━━━ DATA LINES ━━━

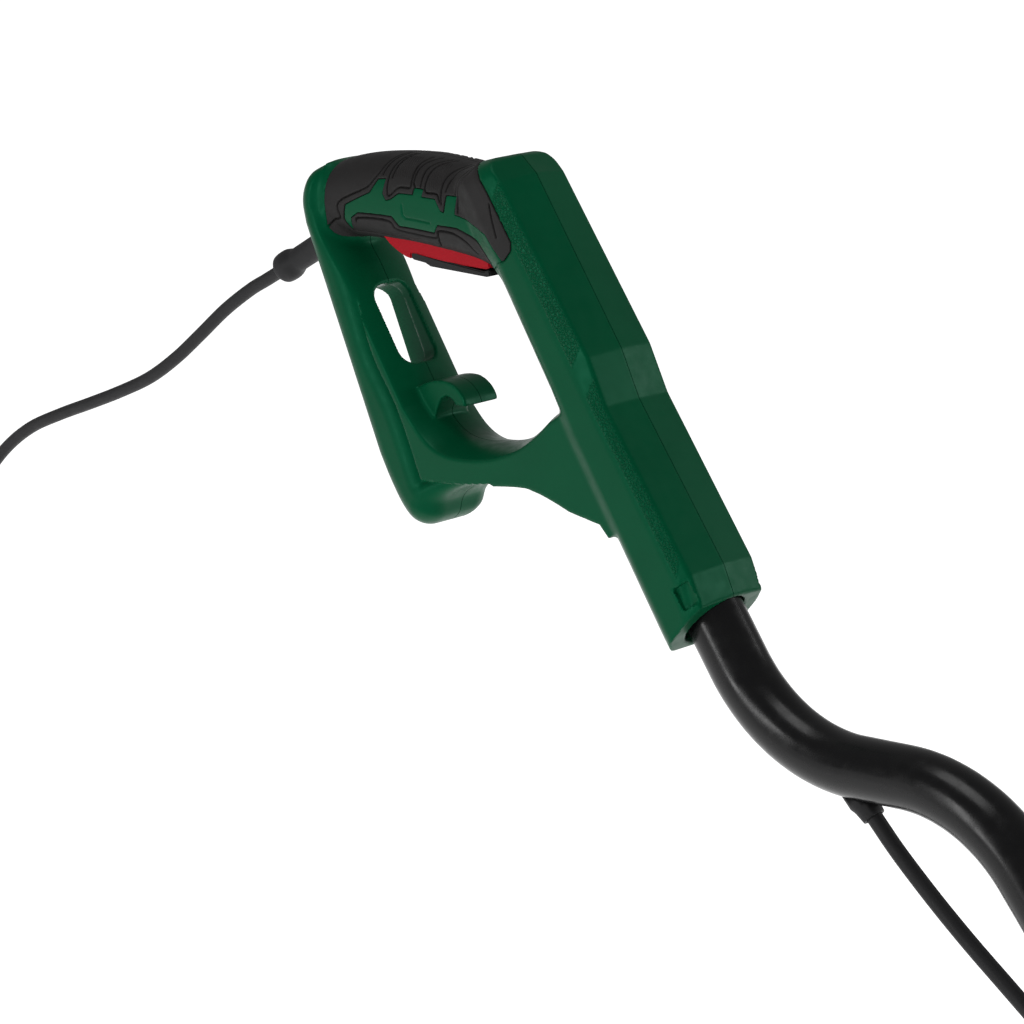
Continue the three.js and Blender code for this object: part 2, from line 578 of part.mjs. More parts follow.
function buildAuxiliaryHandle() {
  const collar = toSolid(ring(TUBE_RADIUS + GAP, 21, 52, 88, 28).rotateY(Math.PI / 2));
  const post = toSolid(box(56, 84, -13.5, 13.5, 18, 40)).intersect(
    toSolid(alongY(rod(14, -14, 14, 20), LOOP_PLACE, 0, LOOP_BOLT_HEIGHT)).add(toSolid(box(56, 84, -14, 14, 0, 34))));
  const bore = toSolid(alongY(rod(4 + GAP, -40, 40, 16), LOOP_PLACE, 0, LOOP_BOLT_HEIGHT));
  addPiece(shaft, 'handle_bracket', collar.add(post).subtract(bore), BLACK);
  let loop = toSolid(sweep(loopCurve(), disc(9), 26, 5));
  for (const side of [-1, 1]) {
    const knuckle = alongY(rod(14, side > 0 ? 14 : -26, side > 0 ? 26 : -14, 24), LOOP_PLACE, 0, LOOP_BOLT_HEIGHT);
    loop = loop.add(toSolid(knuckle));
  }
  const clearance = toSolid(box(40, 100, -14, 14, 10, 60))
    .add(toSolid(alongY(rod(8, -50, -26.1, 16), LOOP_PLACE, 0, LOOP_BOLT_HEIGHT)))
    .add(toSolid(alongY(rod(19.5, 26.1, 50, 20), LOOP_PLACE, 0, LOOP_BOLT_HEIGHT)));
  addPiece(shaft, 'auxiliary_handle', loop.subtract(clearance).subtract(bore), BLACK);
  const top = new THREE.CatmullRomCurve3([[-58, 124], [-44, 130], [-15, 133], [15, 133], [44, 130], [58, 124]]
    .map(([y, n]) => new THREE.Vector3(LOOP_PLACE, y, n)), false, 'centripetal');
  const grip = toSolid(sweep(top, disc(13), 10, 5)).subtract(toSolid(sweep(loopCurve(), disc(9 + GAP), 26, 5)));
  addPiece(shaft, 'auxiliary_grip', largest(grip), SOFT_BLACK);
  const bolt = turned([[0, -31], [6.5, -31], [6.5, -26.4], [4, -26.4], [4, 38], [0, 38]], 16);
  addPiece(shaft, 'handle_bolt', alongY(bolt, LOOP_PLACE, 0, LOOP_BOLT_HEIGHT), STEEL);
  const knobOutline = new THREE.Shape();
  const lobes = 5;
  for (let i = 0; i <= 40; i += 1) {
    const angle = (i / 40) * Math.PI * 2;
    const radius = 16 + 2.5 * Math.cos(lobes * angle);
    const step = i === 0 ? 'moveTo' : 'lineTo';
    knobOutline[step](radius * Math.cos(angle), radius * Math.sin(angle));
  }
  const knob = toSolid(upright(knobOutline, 26.4, 42)).subtract(toSolid(rod(4 + GAP, 20, 38.4, 16)));
  addPiece(shaft, 'handle_knob', alongY(toGeometry(knob), LOOP_PLACE, 0, LOOP_BOLT_HEIGHT), BLACK);
}

// ---- Head: yoke, pivot and tilt button ----
const YOKE_INNER = 24;
const YOKE_OUTER = 33;
const TILT_BUTTON_PLACE = 643;

function buildYoke() {
  const outline = new THREE.Shape();
  outline.moveTo(596, -19);
  outline.lineTo(600, -26);
  outline.lineTo(640, -24);
  outline.lineTo(PIVOT_ALONG_SHAFT, -16);
  outline.absarc(PIVOT_ALONG_SHAFT, 0, 16, -Math.PI / 2, Math.PI / 2, false);
  outline.lineTo(640, 20);
  outline.lineTo(596, 18);
  const block = toSolid(across(outline, -YOKE_OUTER, YOKE_OUTER, 10, { thickness: 6, size: 4 }));
  const throat = toSolid(box(640, 700, -YOKE_INNER, YOKE_INNER, -40, 40));
  const socket = toSolid(rod(LOWER_SHAFT_RADIUS + GAP, 580, 650, 28).rotateY(Math.PI / 2));
  const cableWay = toSolid(rod(CABLE_RADIUS + 0.6, 580, 650, 16).rotateY(Math.PI / 2).translate(0, 0, -18.6));
  const waist = toSolid(box(580, 632, -60, -21, -40, 40)).add(toSolid(box(580, 632, 21, 60, -40, 40)));
  const pinHole = toSolid(alongY(rod(4 + GAP, -50, 50, 16), PIVOT_ALONG_SHAFT, 0, 0));
  const buttonHole = toSolid(alongY(rod(6 + GAP, 15, 50, 20), TILT_BUTTON_PLACE, 0, 0));
  const yoke = block.subtract(throat).subtract(socket).subtract(cableWay).subtract(waist).subtract(pinHole)
    .subtract(buttonHole);
  addPiece(shaft, 'head_yoke', yoke, BLACK);
  addPiece(shaft, 'pivot_pin', alongY(turned([[0, -34.5], [6, -34.5], [6, -33.3], [4, -33.3], [4, 34], [0, 34]], 16),
    PIVOT_ALONG_SHAFT, 0, 0), STEEL);
  addPiece(shaft, 'tilt_button', alongY(rod(6, 24.6, 37, 20), TILT_BUTTON_PLACE, 0, 0), RED);
}

// ---- Head: motor ----
function motorBody() {
  const shell = turned([
    [0, -18.6], [24, -18.6], [34, -23], [42, -33], [HOUSING_RADIUS, -44], [HOUSING_RADIUS, -66], [53, -66],
    [53, -69.7], [HOUSING_RADIUS, -69.7], [HOUSING_RADIUS, -84], [0, -84],
  ].reverse(), 32);
  const knuckle = alongY(rod(17, -23.5, 23.5, 20), 0, 0, 0);
  const neck = box(-15, 15, -23.5, 23.5, -30, 0);
  const hollow = turned([
    [0, -24.5], [22, -24.5], [31, -27.5], [39, -35.5], [43, -45], [43, -76], [11.4, -76], [11.4, -83.4], [0, -83.4],
  ].reverse(), 24);
  let body = toSolid(shell).add(toSolid(knuckle)).add(toSolid(neck))
    .subtract(toSolid(hollow))
    .subtract(toSolid(rod(6, -100, -80, 20)))
    .subtract(toSolid(alongY(rod(4 + GAP, -40, 40, 16), 0, 0, 0)));
  const bearingSeat = toSolid(ring(11.3, 14, -33, -22, 24));
  body = body.add(bearingSeat);
  for (let i = 0; i < 10; i += 1) {
    const angle = (i / 10) * Math.PI * 2;
    const vent = box(38, 50, -1.7, 1.7, -62, -48).rotateZ(angle);
    body = body.subtract(toSolid(vent));
  }
  for (const side of [-1, 1]) {
    const [low, high] = side > 0 ? [40, 54] : [-54, -40];
    body = body.add(toSolid(alongY(rod(5, low, high, 16), 0, 0, WIRE_PIVOT_HEIGHT)));
  }
  body = body.subtract(toSolid(alongY(rod(WIRE_RADIUS + GAP, -60, 60, 12), 0, 0, WIRE_PIVOT_HEIGHT)));
  return body;
}

function buildMotor() {
  const body = motorBody();
  const places = [[-38, -56], [38, -56]];
  let drilled = body;
  places.forEach(([x, z], i) => {
    const post = toSolid(alongY(rod(4.5, -17, 17, 14), x, 0, z));
    const hole = toSolid(alongY(screwForm(GAP), x, 8, z));
    drilled = drilled.add(post.intersect(toSolid(rod(HOUSING_RADIUS - 1, -80, -30, 40)))).subtract(hole);
    addPiece(head, `motor_screw_${i + 1}`, alongY(screwForm(0), x, 8, z), STEEL);
  });
  for (const [name, side] of SIDES) {
    const half = drilled.intersect(halfSpace(side, GAP / 2));
    addPiece(head, `motor_housing_${name}`, largest(half), GREEN);
  }
  addPiece(head, 'stator', ring(22, 33, -64, -38, 20), COPPER);
  addPiece(head, 'rotor', ring(4 + GAP, 21, -63, -39, 20), STEEL);
  addPiece(head, 'motor_shaft', rod(4, -97, -26, 20), STEEL);
  addPiece(head, 'upper_bearing', ring(4 + GAP, 11, -32.5, -25, 16), STEEL);
  addPiece(head, 'lower_bearing', ring(4 + GAP, 11, -83, -76.3, 16), STEEL);
  let fan = toSolid(ring(4 + GAP, 36, -75, -73, 28));
  for (let i = 0; i < 8; i += 1) {
    fan = fan.add(toSolid(box(8, 35, -0.8, 0.8, -73.5, -67).rotateZ((i / 8) * Math.PI * 2)));
  }
  addPiece(head, 'fan', fan, BLACK);
}

// ---- Head: guard ----
function guardArc(inner, outer, from, to) {
  const shape = new THREE.Shape();
  shape.absarc(0, 0, outer, from, to, false);
  shape.absarc(0, 0, inner, to, from, true);
  return shape;
}

function buildGuard() {
  const from = THREE.MathUtils.degToRad(98);
  const to = THREE.MathUtils.degToRad(262);
  const plate = toSolid(upright(guardArc(HOUSING_RADIUS + GAP + 1, GUARD_RADIUS, from, to), -84, -81, 16));
  const skirt = toSolid(upright(guardArc(GUARD_RADIUS - 3, GUARD_RADIUS, from, to), -112, -83, 16));
  const collar = toSolid(ring(HOUSING_RADIUS + GAP, 53, -84, -70, 28));
  let guard = plate.add(skirt).add(collar);
  [120, 240].forEach((degrees, i) => {
    const angle = THREE.MathUtils.degToRad(degrees);
    const x = 49.7 * Math.cos(angle);
    const y = 49.7 * Math.sin(angle);
    guard = guard.subtract(toSolid(rod(1.6 + GAP, -90, -60, 12).translate(x, y, 0)));
    addPiece(head, `guard_screw_${i + 1}`, turned([[0, -86.6], [2.9, -86.6], [2.9, -84.3], [1.6, -84.3],
      [1.6, -70.2], [0, -70.2]], 12).translate(x, y, 0), STEEL);
  });
  for (const degrees of [130, 155, 205, 230]) {
    const rib = box(54, GUARD_RADIUS - 2, -1.2, 1.2, -81.5, -77).rotateZ(THREE.MathUtils.degToRad(degrees));
    guard = guard.add(toSolid(rib));
  }
  addPiece(head, 'guard', guard, BLACK);
  const blade = polygon([[0, 0], [18, 0], [18, 12], [6, 12], [0, 6]]);
  const cutter = new THREE.ExtrudeGeometry(blade, { depth: 1.2, bevelEnabled: false });
  cutter.rotateX(Math.PI / 2);
  cutter.translate(-9, 0, -110);
  cutter.rotateZ(THREE.MathUtils.degToRad(104 - 90));
  const middle = THREE.MathUtils.degToRad(104);
  cutter.translate((GUARD_RADIUS - 5.2) * Math.cos(middle), (GUARD_RADIUS - 5.2) * Math.sin(middle), 0);
  addPiece(head, 'line_cutter', cutter, STEEL);
}

function buildPlantGuard() {
  const half = [
    [0, -46.5, WIRE_PIVOT_HEIGHT], [0, -60, WIRE_PIVOT_HEIGHT], [2, -84, -63], [12, -114, -76], [44, -134, -84],
    [96, -124, -84], [140, -76, -84],
  ];
  const front = [158, 0, -84];
  const otherHalf = half.map(([x, y, z]) => [x, -y, z]).reverse();
  const points = [...half, front, ...otherHalf].map(([x, y, z]) => new THREE.Vector3(x, y, z));
  const curve = new THREE.CatmullRomCurve3(points, false, 'centripetal');
  addPiece(head, 'plant_guard', sweep(curve, disc(WIRE_RADIUS), 48, 3), STEEL);
}

// ---- Head: spool ----
function buildSpool() {
  const cup = turned([
    [4 + GAP, -86], [SPOOL_RADIUS, -86], [SPOOL_RADIUS, -121], [22, -121], [22, -118.5], [39.5, -118.5],
    [39.5, -89], [9, -89], [8, -93], [4 + GAP, -93],
  ].reverse(), 28);
  let housing = toSolid(cup);
  for (const side of [-1, 1]) {
    housing = housing.subtract(toSolid(aimed(rod(3.2, 30, 50, 12), new THREE.Vector3(0, 0, -105),
      new THREE.Vector3(side, 0, 0))));
  }
  addPiece(head, 'spool_housing', housing, BLACK);
  addPiece(head, 'line_spool', turned([
    [12, -94], [36, -94], [36, -96], [16, -96], [16, -114], [36, -114], [36, -116], [0, -116], [0, -104], [12, -104],
  ].reverse(), 28), BLACK);
  addPiece(head, 'wound_line', ring(16 + GAP, 31, -113.7, -96.3, 20), LINE);
  addPiece(head, 'bump_button', turned([
    [0, -116.3], [21.2, -116.3], [21.2, -124], [17, -129], [14, -130.5], [0, -130.5],
  ].reverse(), 28), BLACK);
  const wire = disc(0.6);
  const points = [];
  for (let i = 0; i <= 24; i += 1) {
    const angle = (i / 24) * 3 * Math.PI * 2;
    points.push(new THREE.Vector3(10.4 * Math.cos(angle), 10.4 * Math.sin(angle), -103 + (i / 24) * 12.6));
  }
  addPiece(head, 'spool_spring', sweep(new THREE.CatmullRomCurve3(points), wire, 30, 3), STEEL);
  for (const [i, side] of [[1, -1], [2, 1]]) {
    addPiece(head, `eyelet_${i}`, aimed(turned([[1.4, 37.8], [2.9, 37.8], [2.9, 42.3], [4, 42.3], [4, 43.3],
      [1.4, 43.3]], 14), new THREE.Vector3(0, 0, -105), new THREE.Vector3(side, 0, 0)), BRASS);
    const route = new THREE.CatmullRomCurve3([[34, 0, 0], [44, 0, 0], [75, 3, -0.6], [108, 9, -1.4],
      [CUT_RADIUS, 17, -2.5]].map(([x, y, z]) => new THREE.Vector3(side * x, side * y, z - 105)));
    addPiece(head, `cutting_line_${i}`, sweep(route, disc(0.8), 12, 4), LINE);
  }
}

// ---- Assembly ----
buildHousing();
buildSoftGrip();
buildTrigger();
buildSwitch();
buildMainsCord();
buildShaft();
buildLowerShaft();
buildClips();
buildAuxiliaryHandle();
buildYoke();
buildMotor();
buildGuard();
buildPlantGuard();
buildSpool();

export default tool;
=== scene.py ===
import json
import math

import bmesh
import bpy
import numpy as np
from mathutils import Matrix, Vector
from mathutils.geometry import delaunay_2d_cdt

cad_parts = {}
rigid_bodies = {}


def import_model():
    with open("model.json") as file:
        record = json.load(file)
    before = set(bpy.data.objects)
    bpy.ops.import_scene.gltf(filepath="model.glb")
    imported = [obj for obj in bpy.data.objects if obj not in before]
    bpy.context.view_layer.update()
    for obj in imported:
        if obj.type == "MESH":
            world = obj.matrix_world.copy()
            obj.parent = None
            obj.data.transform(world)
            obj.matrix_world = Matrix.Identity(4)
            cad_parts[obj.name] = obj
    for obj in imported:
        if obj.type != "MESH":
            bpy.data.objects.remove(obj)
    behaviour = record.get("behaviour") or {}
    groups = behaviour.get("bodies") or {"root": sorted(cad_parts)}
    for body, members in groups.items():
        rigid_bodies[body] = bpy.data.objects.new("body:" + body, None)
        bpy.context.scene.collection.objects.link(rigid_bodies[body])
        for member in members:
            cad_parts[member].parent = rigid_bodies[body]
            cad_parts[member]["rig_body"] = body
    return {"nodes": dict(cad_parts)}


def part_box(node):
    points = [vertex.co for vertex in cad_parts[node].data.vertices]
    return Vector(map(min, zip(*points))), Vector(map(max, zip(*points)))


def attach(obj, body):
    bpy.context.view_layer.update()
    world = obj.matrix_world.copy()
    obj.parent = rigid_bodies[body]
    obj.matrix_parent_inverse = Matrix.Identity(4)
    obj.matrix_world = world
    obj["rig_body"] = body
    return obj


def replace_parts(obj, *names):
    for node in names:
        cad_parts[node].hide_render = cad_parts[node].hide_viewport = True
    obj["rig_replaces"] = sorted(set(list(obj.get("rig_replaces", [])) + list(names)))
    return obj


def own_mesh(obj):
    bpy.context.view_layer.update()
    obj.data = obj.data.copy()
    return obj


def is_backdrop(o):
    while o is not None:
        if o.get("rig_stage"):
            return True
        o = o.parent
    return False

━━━

▸ **YOUR GOAL**
Output only the lines from the one containing "buildShaft();" through the one containing "obj.matrix_world = Matrix.Identity(4)", inclusive, exactly as written.

▸ **RESULT FOR THIS TASK**
buildShaft();
buildLowerShaft();
buildClips();
buildAuxiliaryHandle();
buildYoke();
buildMotor();
buildGuard();
buildPlantGuard();
buildSpool();

export default tool;
=== scene.py ===
import json
import math

import bmesh
import bpy
import numpy as np
from mathutils import Matrix, Vector
from mathutils.geometry import delaunay_2d_cdt

cad_parts = {}
rigid_bodies = {}


def import_model():
    with open("model.json") as file:
        record = json.load(file)
    before = set(bpy.data.objects)
    bpy.ops.import_scene.gltf(filepath="model.glb")
    imported = [obj for obj in bpy.data.objects if obj not in before]
    bpy.context.view_layer.update()
    for obj in imported:
        if obj.type == "MESH":
            world = obj.matrix_world.copy()
            obj.parent = None
            obj.data.transform(world)
            obj.matrix_world = Matrix.Identity(4)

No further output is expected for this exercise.